> WRITTEN INSTRUCTION
Set down all of the data exactly as it appears.
# # #
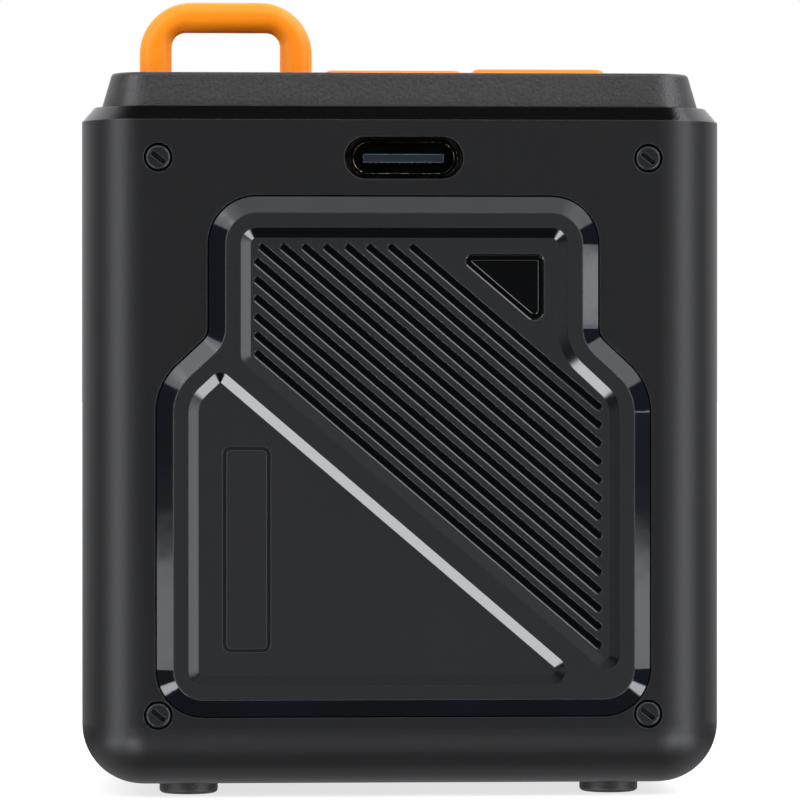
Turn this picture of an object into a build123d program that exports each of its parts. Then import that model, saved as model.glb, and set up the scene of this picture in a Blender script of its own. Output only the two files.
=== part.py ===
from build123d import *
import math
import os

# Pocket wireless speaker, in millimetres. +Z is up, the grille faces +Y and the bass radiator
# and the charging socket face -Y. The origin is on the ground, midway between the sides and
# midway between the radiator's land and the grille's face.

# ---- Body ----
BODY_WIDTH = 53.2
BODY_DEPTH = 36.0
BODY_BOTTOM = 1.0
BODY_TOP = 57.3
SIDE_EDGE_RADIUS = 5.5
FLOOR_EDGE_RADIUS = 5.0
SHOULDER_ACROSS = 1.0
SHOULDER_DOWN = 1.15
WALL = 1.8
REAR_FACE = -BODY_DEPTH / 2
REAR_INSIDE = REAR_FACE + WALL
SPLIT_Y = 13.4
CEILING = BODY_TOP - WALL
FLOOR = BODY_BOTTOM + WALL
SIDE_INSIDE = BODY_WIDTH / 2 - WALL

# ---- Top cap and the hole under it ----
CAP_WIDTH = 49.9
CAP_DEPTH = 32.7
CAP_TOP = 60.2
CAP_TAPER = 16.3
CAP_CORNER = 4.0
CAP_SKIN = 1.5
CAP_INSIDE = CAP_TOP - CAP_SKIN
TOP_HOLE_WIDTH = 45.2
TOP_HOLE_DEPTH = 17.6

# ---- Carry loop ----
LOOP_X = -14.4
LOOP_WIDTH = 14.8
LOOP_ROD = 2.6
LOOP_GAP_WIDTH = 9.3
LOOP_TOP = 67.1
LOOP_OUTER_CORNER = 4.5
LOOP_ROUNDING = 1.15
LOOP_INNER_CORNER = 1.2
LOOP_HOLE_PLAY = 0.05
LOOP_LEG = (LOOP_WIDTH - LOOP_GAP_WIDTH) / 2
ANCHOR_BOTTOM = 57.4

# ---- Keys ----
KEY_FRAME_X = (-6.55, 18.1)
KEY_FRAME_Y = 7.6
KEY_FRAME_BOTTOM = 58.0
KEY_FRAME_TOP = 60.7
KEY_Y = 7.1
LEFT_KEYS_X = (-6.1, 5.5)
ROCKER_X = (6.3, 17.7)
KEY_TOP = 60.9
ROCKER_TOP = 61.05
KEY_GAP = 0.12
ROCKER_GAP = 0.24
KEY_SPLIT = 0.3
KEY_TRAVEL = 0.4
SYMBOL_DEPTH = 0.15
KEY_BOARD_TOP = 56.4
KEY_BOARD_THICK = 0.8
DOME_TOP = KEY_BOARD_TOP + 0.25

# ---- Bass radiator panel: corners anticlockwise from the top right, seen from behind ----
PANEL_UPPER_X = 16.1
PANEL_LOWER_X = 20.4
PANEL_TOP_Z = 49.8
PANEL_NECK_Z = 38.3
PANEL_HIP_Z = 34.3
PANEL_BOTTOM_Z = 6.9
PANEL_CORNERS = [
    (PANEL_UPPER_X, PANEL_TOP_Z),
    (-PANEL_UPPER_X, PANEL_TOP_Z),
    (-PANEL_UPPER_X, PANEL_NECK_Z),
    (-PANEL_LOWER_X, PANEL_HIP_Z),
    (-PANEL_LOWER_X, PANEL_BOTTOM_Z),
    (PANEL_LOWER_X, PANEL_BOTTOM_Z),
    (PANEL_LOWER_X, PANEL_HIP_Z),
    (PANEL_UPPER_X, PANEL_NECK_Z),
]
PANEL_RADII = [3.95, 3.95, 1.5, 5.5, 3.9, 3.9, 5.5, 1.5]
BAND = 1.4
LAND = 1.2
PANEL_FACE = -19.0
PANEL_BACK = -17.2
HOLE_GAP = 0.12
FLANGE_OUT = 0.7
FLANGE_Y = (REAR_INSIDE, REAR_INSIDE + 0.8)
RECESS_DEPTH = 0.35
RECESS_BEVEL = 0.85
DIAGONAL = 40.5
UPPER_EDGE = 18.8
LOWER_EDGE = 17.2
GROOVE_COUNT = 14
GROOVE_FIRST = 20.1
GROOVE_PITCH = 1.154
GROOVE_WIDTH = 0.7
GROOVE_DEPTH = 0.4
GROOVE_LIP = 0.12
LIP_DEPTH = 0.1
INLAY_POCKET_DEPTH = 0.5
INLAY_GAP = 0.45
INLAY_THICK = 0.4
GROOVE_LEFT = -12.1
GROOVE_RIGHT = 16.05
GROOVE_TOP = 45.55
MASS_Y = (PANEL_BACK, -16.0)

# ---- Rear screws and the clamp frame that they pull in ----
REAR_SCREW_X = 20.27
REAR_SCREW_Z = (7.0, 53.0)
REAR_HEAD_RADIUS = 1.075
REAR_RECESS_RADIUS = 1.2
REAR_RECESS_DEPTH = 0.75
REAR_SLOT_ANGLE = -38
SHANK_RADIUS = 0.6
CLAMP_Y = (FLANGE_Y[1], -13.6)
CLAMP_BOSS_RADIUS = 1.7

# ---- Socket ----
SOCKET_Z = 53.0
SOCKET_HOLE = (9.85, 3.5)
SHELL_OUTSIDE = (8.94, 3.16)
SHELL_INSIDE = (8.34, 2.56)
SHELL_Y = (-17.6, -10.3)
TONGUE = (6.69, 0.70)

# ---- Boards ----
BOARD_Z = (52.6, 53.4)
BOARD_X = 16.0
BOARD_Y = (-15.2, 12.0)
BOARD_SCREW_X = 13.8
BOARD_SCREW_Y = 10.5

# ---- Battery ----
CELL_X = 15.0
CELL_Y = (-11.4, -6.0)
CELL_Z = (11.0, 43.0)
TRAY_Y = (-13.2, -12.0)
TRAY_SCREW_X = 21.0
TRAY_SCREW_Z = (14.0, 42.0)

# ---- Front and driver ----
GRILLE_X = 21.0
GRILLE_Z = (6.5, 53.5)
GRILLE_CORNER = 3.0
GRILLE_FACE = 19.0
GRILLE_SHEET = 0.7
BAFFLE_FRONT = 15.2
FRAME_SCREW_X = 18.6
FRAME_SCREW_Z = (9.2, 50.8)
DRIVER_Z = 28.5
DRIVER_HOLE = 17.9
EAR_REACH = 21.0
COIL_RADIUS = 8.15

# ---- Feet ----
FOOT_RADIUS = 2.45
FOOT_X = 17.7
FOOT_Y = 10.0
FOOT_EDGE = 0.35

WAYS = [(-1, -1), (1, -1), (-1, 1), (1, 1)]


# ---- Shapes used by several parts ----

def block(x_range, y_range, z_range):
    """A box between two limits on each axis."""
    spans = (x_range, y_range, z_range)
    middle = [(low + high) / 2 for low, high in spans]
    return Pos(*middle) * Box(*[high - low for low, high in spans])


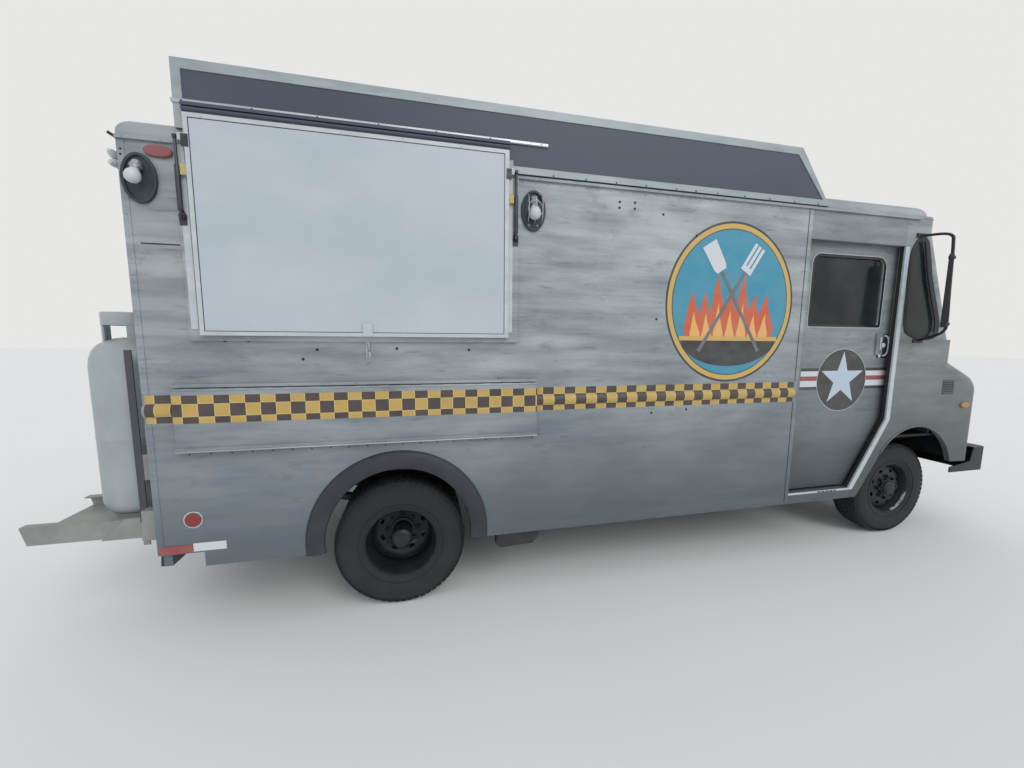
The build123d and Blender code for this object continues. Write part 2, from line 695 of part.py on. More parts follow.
# # #
> FINAL RESULT
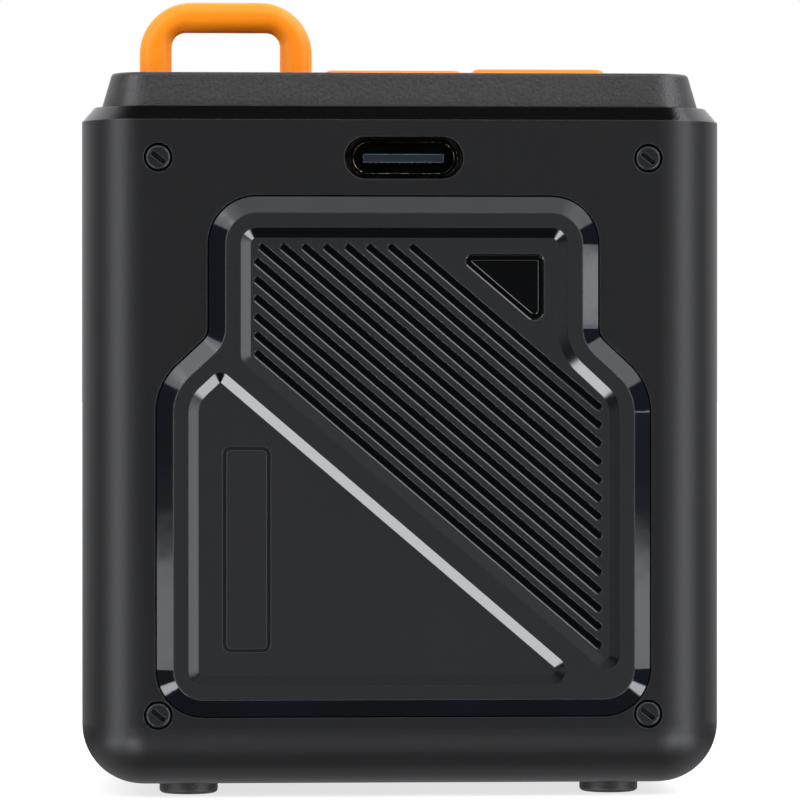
Turn this picture of an object into a build123d program that exports each of its parts. Then import that model, saved as model.glb, and set up the scene of this picture in a Blender script of its own. Output only the two files.
=== part.py ===
from build123d import *
import math
import os

# Pocket wireless speaker, in millimetres. +Z is up, the grille faces +Y and the bass radiator
# and the charging socket face -Y. The origin is on the ground, midway between the sides and
# midway between the radiator's land and the grille's face.

# ---- Body ----
BODY_WIDTH = 53.2
BODY_DEPTH = 36.0
BODY_BOTTOM = 1.0
BODY_TOP = 57.3
SIDE_EDGE_RADIUS = 5.5
FLOOR_EDGE_RADIUS = 5.0
SHOULDER_ACROSS = 1.0
SHOULDER_DOWN = 1.15
WALL = 1.8
REAR_FACE = -BODY_DEPTH / 2
REAR_INSIDE = REAR_FACE + WALL
SPLIT_Y = 13.4
CEILING = BODY_TOP - WALL
FLOOR = BODY_BOTTOM + WALL
SIDE_INSIDE = BODY_WIDTH / 2 - WALL

# ---- Top cap and the hole under it ----
CAP_WIDTH = 49.9
CAP_DEPTH = 32.7
CAP_TOP = 60.2
CAP_TAPER = 16.3
CAP_CORNER = 4.0
CAP_SKIN = 1.5
CAP_INSIDE = CAP_TOP - CAP_SKIN
TOP_HOLE_WIDTH = 45.2
TOP_HOLE_DEPTH = 17.6

# ---- Carry loop ----
LOOP_X = -14.4
LOOP_WIDTH = 14.8
LOOP_ROD = 2.6
LOOP_GAP_WIDTH = 9.3
LOOP_TOP = 67.1
LOOP_OUTER_CORNER = 4.5
LOOP_ROUNDING = 1.15
LOOP_INNER_CORNER = 1.2
LOOP_HOLE_PLAY = 0.05
LOOP_LEG = (LOOP_WIDTH - LOOP_GAP_WIDTH) / 2
ANCHOR_BOTTOM = 57.4

# ---- Keys ----
KEY_FRAME_X = (-6.55, 18.1)
KEY_FRAME_Y = 7.6
KEY_FRAME_BOTTOM = 58.0
KEY_FRAME_TOP = 60.7
KEY_Y = 7.1
LEFT_KEYS_X = (-6.1, 5.5)
ROCKER_X = (6.3, 17.7)
KEY_TOP = 60.9
ROCKER_TOP = 61.05
KEY_GAP = 0.12
ROCKER_GAP = 0.24
KEY_SPLIT = 0.3
KEY_TRAVEL = 0.4
SYMBOL_DEPTH = 0.15
KEY_BOARD_TOP = 56.4
KEY_BOARD_THICK = 0.8
DOME_TOP = KEY_BOARD_TOP + 0.25

# ---- Bass radiator panel: corners anticlockwise from the top right, seen from behind ----
PANEL_UPPER_X = 16.1
PANEL_LOWER_X = 20.4
PANEL_TOP_Z = 49.8
PANEL_NECK_Z = 38.3
PANEL_HIP_Z = 34.3
PANEL_BOTTOM_Z = 6.9
PANEL_CORNERS = [
    (PANEL_UPPER_X, PANEL_TOP_Z),
    (-PANEL_UPPER_X, PANEL_TOP_Z),
    (-PANEL_UPPER_X, PANEL_NECK_Z),
    (-PANEL_LOWER_X, PANEL_HIP_Z),
    (-PANEL_LOWER_X, PANEL_BOTTOM_Z),
    (PANEL_LOWER_X, PANEL_BOTTOM_Z),
    (PANEL_LOWER_X, PANEL_HIP_Z),
    (PANEL_UPPER_X, PANEL_NECK_Z),
]
PANEL_RADII = [3.95, 3.95, 1.5, 5.5, 3.9, 3.9, 5.5, 1.5]
BAND = 1.4
LAND = 1.2
PANEL_FACE = -19.0
PANEL_BACK = -17.2
HOLE_GAP = 0.12
FLANGE_OUT = 0.7
FLANGE_Y = (REAR_INSIDE, REAR_INSIDE + 0.8)
RECESS_DEPTH = 0.35
RECESS_BEVEL = 0.85
DIAGONAL = 40.5
UPPER_EDGE = 18.8
LOWER_EDGE = 17.2
GROOVE_COUNT = 14
GROOVE_FIRST = 20.1
GROOVE_PITCH = 1.154
GROOVE_WIDTH = 0.7
GROOVE_DEPTH = 0.4
GROOVE_LIP = 0.12
LIP_DEPTH = 0.1
INLAY_POCKET_DEPTH = 0.5
INLAY_GAP = 0.45
INLAY_THICK = 0.4
GROOVE_LEFT = -12.1
GROOVE_RIGHT = 16.05
GROOVE_TOP = 45.55
MASS_Y = (PANEL_BACK, -16.0)

# ---- Rear screws and the clamp frame that they pull in ----
REAR_SCREW_X = 20.27
REAR_SCREW_Z = (7.0, 53.0)
REAR_HEAD_RADIUS = 1.075
REAR_RECESS_RADIUS = 1.2
REAR_RECESS_DEPTH = 0.75
REAR_SLOT_ANGLE = -38
SHANK_RADIUS = 0.6
CLAMP_Y = (FLANGE_Y[1], -13.6)
CLAMP_BOSS_RADIUS = 1.7

# ---- Socket ----
SOCKET_Z = 53.0
SOCKET_HOLE = (9.85, 3.5)
SHELL_OUTSIDE = (8.94, 3.16)
SHELL_INSIDE = (8.34, 2.56)
SHELL_Y = (-17.6, -10.3)
TONGUE = (6.69, 0.70)

# ---- Boards ----
BOARD_Z = (52.6, 53.4)
BOARD_X = 16.0
BOARD_Y = (-15.2, 12.0)
BOARD_SCREW_X = 13.8
BOARD_SCREW_Y = 10.5

# ---- Battery ----
CELL_X = 15.0
CELL_Y = (-11.4, -6.0)
CELL_Z = (11.0, 43.0)
TRAY_Y = (-13.2, -12.0)
TRAY_SCREW_X = 21.0
TRAY_SCREW_Z = (14.0, 42.0)

# ---- Front and driver ----
GRILLE_X = 21.0
GRILLE_Z = (6.5, 53.5)
GRILLE_CORNER = 3.0
GRILLE_FACE = 19.0
GRILLE_SHEET = 0.7
BAFFLE_FRONT = 15.2
FRAME_SCREW_X = 18.6
FRAME_SCREW_Z = (9.2, 50.8)
DRIVER_Z = 28.5
DRIVER_HOLE = 17.9
EAR_REACH = 21.0
COIL_RADIUS = 8.15

# ---- Feet ----
FOOT_RADIUS = 2.45
FOOT_X = 17.7
FOOT_Y = 10.0
FOOT_EDGE = 0.35

WAYS = [(-1, -1), (1, -1), (-1, 1), (1, 1)]


# ---- Shapes used by several parts ----

def block(x_range, y_range, z_range):
    """A box between two limits on each axis."""
    spans = (x_range, y_range, z_range)
    middle = [(low + high) / 2 for low, high in spans]
    return Pos(*middle) * Box(*[high - low for low, high in spans])


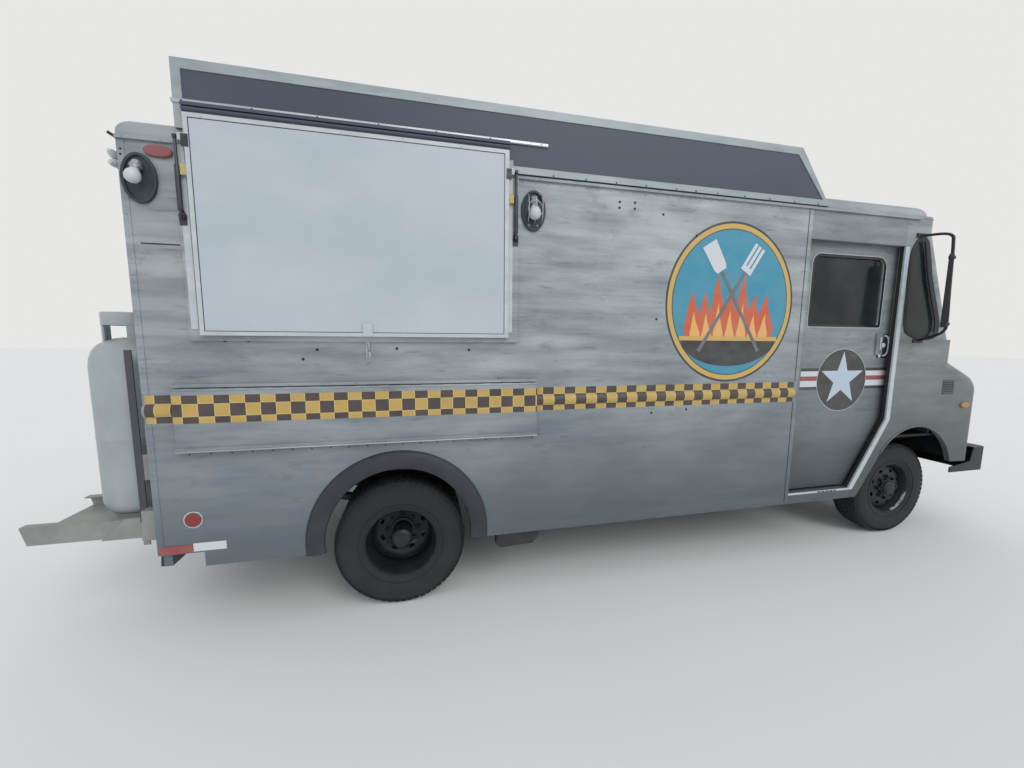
The build123d and Blender code for this object continues. Write part 2, from line 695 of part.py on. More parts follow.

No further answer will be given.